I’m back from my double dose of blind camps! I’ve missed you guys, your posts [no, autocorrect, not their pots] and your comments so so much, and I really need to catch up with your blogs. however, I start back at school tomorrow [unfortunately], and so I need to get sorted for that tonight, and attempt to get an early night [what a load of crap].
First blind camp: really good. It was super informative, relaxed and positive, and I came away with more information on the topic on which the weekend was about.
second blind camp: … … …
Let me explain what this camp was for. Being blind [or if we’re being politically correct, visually impaired], access to work in school can be difficult. My work has to be prepared for me in either Braille or in an electronic form, which in my case is currently not really an issue: it’s being done well. Without sounding needy and attention seeking, being blind in a ‘normal’ school can cause extra stress, pressure and work to ensure that I keep up with the fast pace of mainstream classes.
Here in the UK, we have exams called GCSEs aged 16, at the end of that academic year. after GCSEs, depending on your results, you can either go to sixth form or college, or get an apprenticeship in a workplace. Being blind, there is a lot to consider in regards to my options post 16.
There is one college located near Wales which can provide support for me to complete my A Levels and to eventually head to university. There are many advantages to going there, including smaller class sizes, creating an easier environment to learn in, along with full support tailored at a person with a visual impairment. They can also offer me a lot of sports training and facilities, something that my school cannot offer due to their lack of experience and expertees with blind students, and something that I really want to do. additionally, this college can teach me what is known as ILS, or independent living skills. This includes things like cooking, cleaning and overall living independently without relying on support from y family. this, of course, is valuable in terms of university, when I could potentially be living hundreds of miles away with no easy access to home.
To me, this all sounds wonderful and happy and really positive, but as with everything, it’s got it’s downside. If I went to this college, I’d have to move out from home, aged 16. That scares me, a lot, because I’m about as unready to leave home as I am to swim around the world in a day [which I’m not doing for your information]. And it’s not like the college is just up the road or anything: it’s 250 miles away, four hours by car or 5 hours by train. That’s an wfully long way away, meaning I an’t really come home at weekends, or pop home for tea in the evenings.

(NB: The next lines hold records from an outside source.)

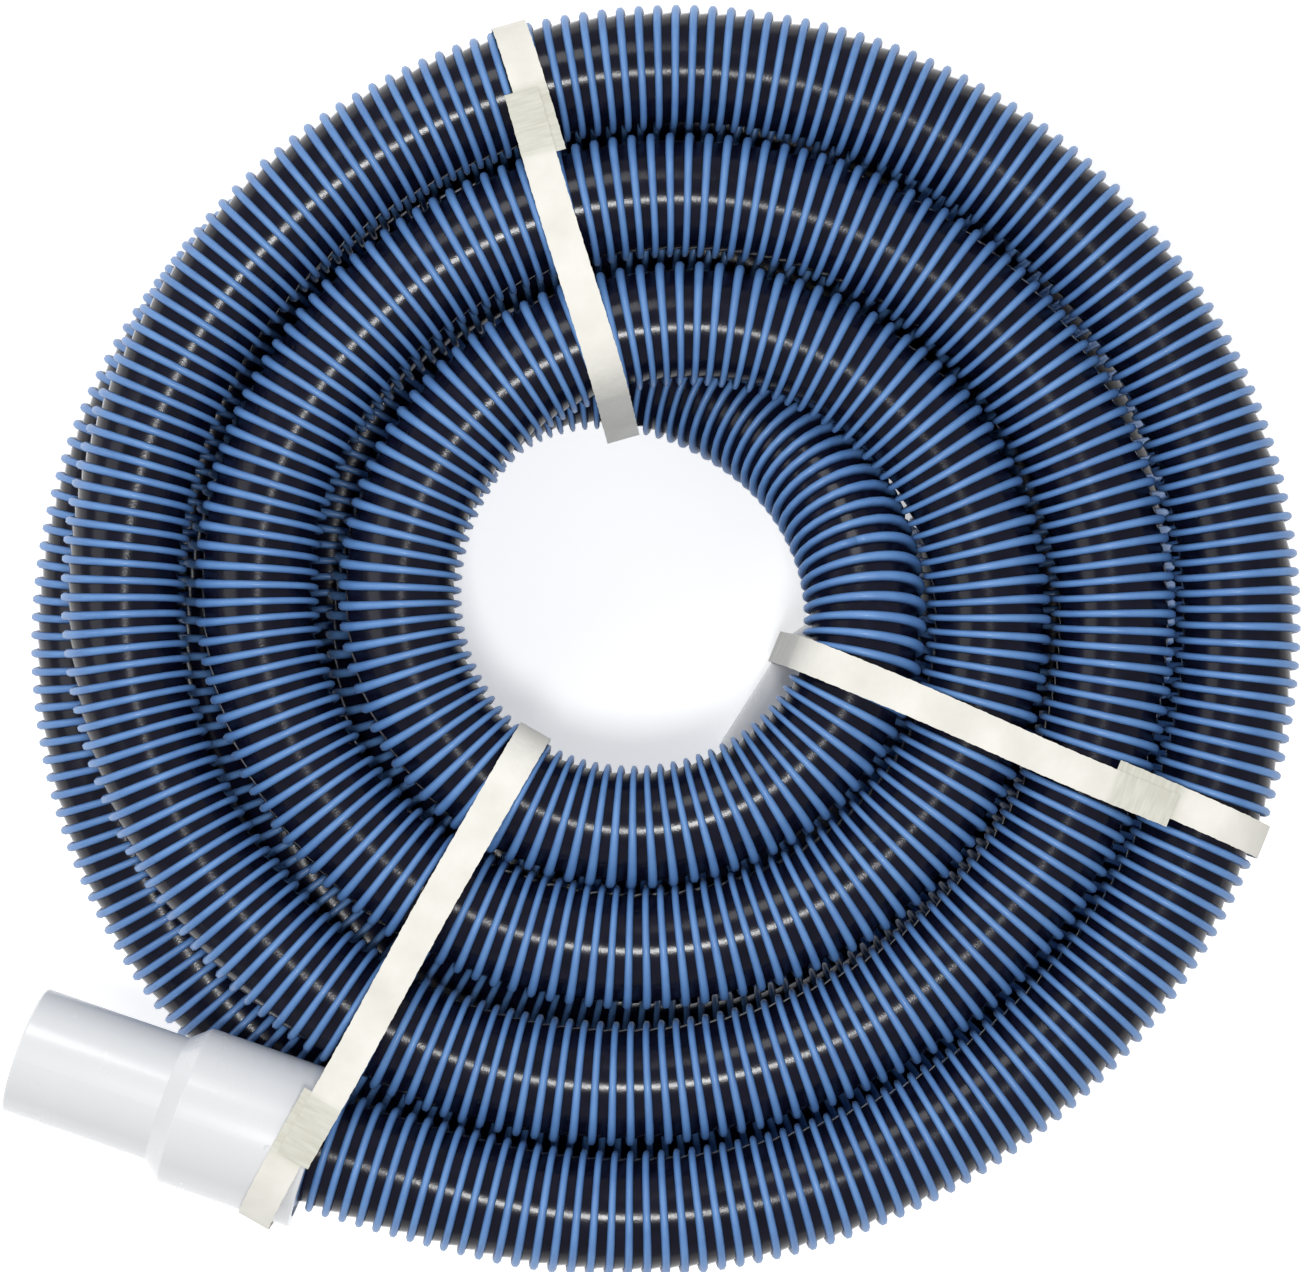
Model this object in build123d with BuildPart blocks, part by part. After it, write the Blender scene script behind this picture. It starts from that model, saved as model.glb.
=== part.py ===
from build123d import *
from math import cos, sin, tan, radians, exp, acos, hypot, pi
import os

# Pool vacuum hose, stored as a tied coil of three layers.  One hose about 7.9 m long, seen from
# above as a clockwise walk: bottom layer outward from the fixed cuff, middle layer inward, top
# layer outward to the swivel cuff.  Millimetres, +Z up, straps flat on the floor at Z = 0.
# The route is written once, as a function of the walk angle, and every stretch takes its piece.

os.makedirs("parts", exist_ok=True)

HOSE_R = 22.7          # over the ribs
HOSE_BORE_R = 19.0     # 38 mm bore
STRAP_W = 12.0
STRAP_T = 0.4
STRAP_GAP = 0.3
LAYER_PITCH = 45.8
Z_BOTTOM = STRAP_T + STRAP_GAP + HOSE_R
STEP = 20              # walk angle between control points, degrees
LAST = 2920            # walk angle of the last control point on the coil
OUTWARD = 1.0 / cos(radians(STEP / 2))
COIL = (0.2, 14.5)     # plan centre of the coil

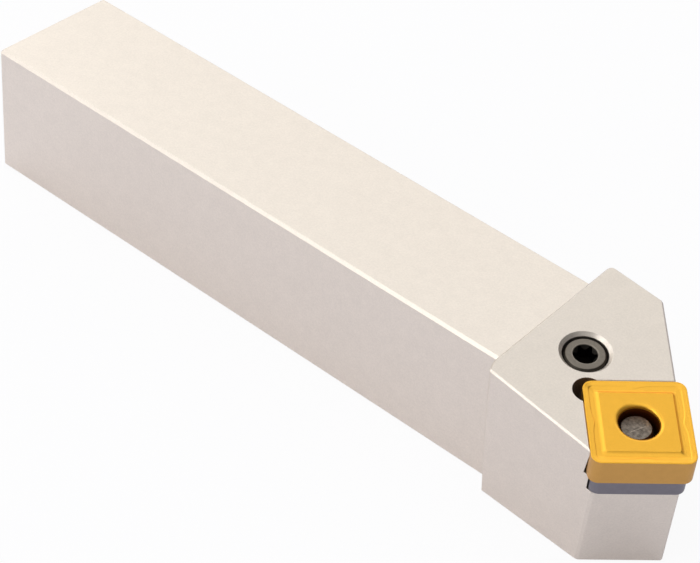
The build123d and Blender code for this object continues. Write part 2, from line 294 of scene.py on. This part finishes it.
def painted_hole_shade(settings):
    """Painted shade in the hole: the gold coat darkened to brown, standing in for the shade deep in the
    hole.
    """
    material, tree = new_material("titanium_nitride_with_painted_shade_in_the_hole")
    base = tinted(tree, settings.hole_shade_colour, mottled(tree, 0.6 * MM, spread=0.05))
    metal(tree, base, grained(tree, 0.25 * MM, depth=0.004 * MM), roughness=0.45)
    return material


def ground_carbide(settings):
    """Ground cemented carbide: dark, slightly blue grey."""
    material, tree = new_material("ground_cemented_carbide")
    base = tinted(tree, settings.shim, mottled(tree, 0.8 * MM, spread=0.04))
    metal(tree, base, grained(tree, 0.2 * MM, depth=0.004 * MM, edge=0.08 * MM), roughness=0.4)
    return material


def phosphated_screw_steel(settings, centre, axis):
    """Hardened steel, phosphated black and rubbed grey on its end: nearly black in its socket, the unworn
    phosphate with painted shade, a painted highlight round the socket, and darker round the edge of its
    head.
    """
    material, tree = new_material("phosphated_screw_steel")
    radius = from_axis(tree, centre, axis)
    # Painted shade deep in the socket, over the black of the unworn phosphate.
    socket_width = within(tree, radius, 0.0, SOCKET_RADIUS - SKIN_EDGE, SKIN_EDGE)
    socket_depth = within(tree, from_plane(tree, centre, axis), -SCREW_REACH, -SOCKET_START, SKIN_EDGE)
    # Painted highlight: a bright ring on the edge of the socket.
    rim = within(tree, radius, SOCKET_RADIUS + RIM_START, SOCKET_RADIUS + RIM_END, SKIN_EDGE)
    edge = within(tree, radius, HEAD_FACE_RADIUS + HEAD_EDGE, SCREW_REACH, HEAD_EDGE)
    base = tinted(
        tree, settings.screw,
        marked(tree, SOCKET_SHADE, socket_width, socket_depth),
        marked(tree, RIM_HIGHLIGHT, rim),
        marked(tree, HEAD_EDGE_SHADE, edge),
        mottled(tree, 0.35 * MM, spread=0.08),
    )
    metal(tree, base, grained(tree, 0.2 * MM, depth=0.003 * MM, edge=0.06 * MM), roughness=0.42)
    return material


def hardened_lever_steel(settings, seat, centre):
    """Hardened steel with a dark, streaky heat skin, and one long scratch across its top."""
    material, tree = new_material("hardened_lever_steel")
    turn = Quaternion(seat.col[2].xyz, SCRATCH_BEARING)
    along = from_plane(tree, centre, turn @ seat.col[0].xyz)
    across = from_plane(tree, centre, turn @ seat.col[1].xyz)
    left, right = SCRATCH_OFFSET - SCRATCH_WIDTH / 2, SCRATCH_OFFSET + SCRATCH_WIDTH / 2
    scratch = marked(
        tree, SCRATCH_SHADE,
        within(tree, across, left, right, SCRATCH_SIDE),
        within(tree, along, -SCRATCH_LENGTH / 2, SCRATCH_LENGTH / 2, SCRATCH_TAIL),
    )
    streaks = mottled(tree, 0.5 * MM, spread=0.45, detail=6.0)
    base = tinted(tree, settings.lever, streaks, scratch, mottled(tree, 1.2 * MM, spread=0.15))
    metal(tree, base, grained(tree, 0.25 * MM, depth=0.012 * MM, edge=0.08 * MM), roughness=0.45)
    return material


def spring_steel(settings):
    """Rolled spring steel, blued to a plain grey."""
    material, tree = new_material("spring_steel")
    base = tinted(tree, settings.sleeve, mottled(tree, 0.7 * MM, spread=0.05))
    metal(tree, base, grained(tree, 0.2 * MM, depth=0.004 * MM, edge=0.08 * MM), roughness=0.45)
    return material


def dress(node, material):
    """Gives a CAD node its material."""
    target = frame["nodes"][node]
    target.data.materials.clear()
    target.data.materials.append(material)


# ---- places taken from the frame ----
TOP_DEPTH = 0.2 * MM   # what lies this close under a node's highest point counts as its top


def clamp_axis():
    """Direction square to the seat, along which the screw travels."""
    joint = next(each for each in frame["joints"] if each["name"] == "screw_travel")
    return Vector(joint["axis"]).normalized()


def seat_matrix():
    """Frame in the middle of the insert: x along the main cutting edge, z square to the seat."""
    normal = clamp_axis()
    along = Vector((0, 0, 1)).cross(normal).normalized()
    turn = Matrix((along, normal.cross(along), normal)).transposed().to_4x4()
    low, high = (Vector(corner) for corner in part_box("insert"))
    return Matrix.Translation((low + high) / 2) @ turn


def points_in(place, node):
    """Corners of a node's mesh, measured in the frame given."""
    back = place.inverted()
    return [back @ vertex.co for vertex in frame["nodes"][node].data.vertices]


def top_centre(node):
    """Middle of a node's top, measured along the screw's axis."""
    seat = seat_matrix()
    points = points_in(seat, node)
    top = max(point.z for point in points)
    rim = [point for point in points if point.z > top - TOP_DEPTH]
    across = [(min(point[i] for point in rim) + max(point[i] for point in rim)) / 2 for i in (0, 1)]
    return seat @ Vector((*across, top))


# ---- meshes ----
def ring_mesh(name, rings, closed, smooth=True):
    """Joins rings of points, each with as many points, into a skin that closes round each ring."""
    around = len(rings[0])
    count = len(rings)
    faces = []
    for i in range(count if closed else count - 1):
        j = (i + 1) % count
        for k in range(around):
            m = (k + 1) % around
            faces.append((i * around + k, i * around + m, j * around + m, j * around + k))
    mesh = bpy.data.meshes.new(name)
    mesh.from_pydata([point for ring in rings for point in ring], [], faces)
    mesh.polygons.foreach_set("use_smooth", [smooth] * len(faces))
    mesh.update()
    return mesh


def add_piece(mesh, body):
    piece = bpy.data.objects.new(mesh.name, mesh)
    bpy.context.scene.collection.objects.link(piece)
    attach(piece, body)
    return piece


# ---- the insert's mesh ----
SIDE_STEPS = 48
CORNER_STEPS = 12
ROUNDING_STEPS = 6
RING_STEP = 0.05 * MM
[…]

I’m aware that this is why my parents are currently a little bit against the idea of me going at 16: I guess it’s hard for them to let go of me, however big-headed that sounds [God, it really does]. Instead, they’d rather I do my A Levels at home, at my local school, and then go to this college to learn ILS for a third year between A Levels and university. This is an option that is possible, but I just don’t think that I want to go thorugh my A Levels knowing that I could be receiving better academic support.
On top of everything, this college can offer me better emotional support than I’ll ever get at home. It’s probably apparent on this blog that I have my ‘moments’, and I just can’t get support at home with that without kicking up a huge storm and making things worse really.
My second blind camp, which ran from yesterday morning to this afternoon, was to have a look at the college, stay in the halls, try out some lessons and speak to the staff, including the residential support officers. I think that things were just so stressful, and there are so many dicisions I have to make that last night, I just couldn’t take it. I found my mum [they separate children and parents on this weekend to try and encourage independence], went outside to the car park and basically had a meltdown. I’ve never done that before, and it was so scary to feel, kind of out-of-control. I was such a mess, and such a confused mess at that. Somehow, I managed to calm myself down, and had a 1-to-1 chat with one of the members of residential staff, and talked about applying, and life at the college, and just everything. It helped, I guess; it put my mind at rest enough to get some sleep at any rate.
My current gut feeling is to go at 16. My parents, as I said, aren’t so keen on this idea, and that’s perfectly understandable, don’t get me wrong. I just feel I need that support through my A Levels, and this college cand provide me with that. then again, this time next week and could have changed my mind again, and there’s where I fall into issues, because I have to have made a decision by December of this year to ensure that I an apply in time.
Sorry for the long and slightly depressing post. On a more positive note, you can’t say that you have aad an emotion l meltdown in a car park every day, now can you?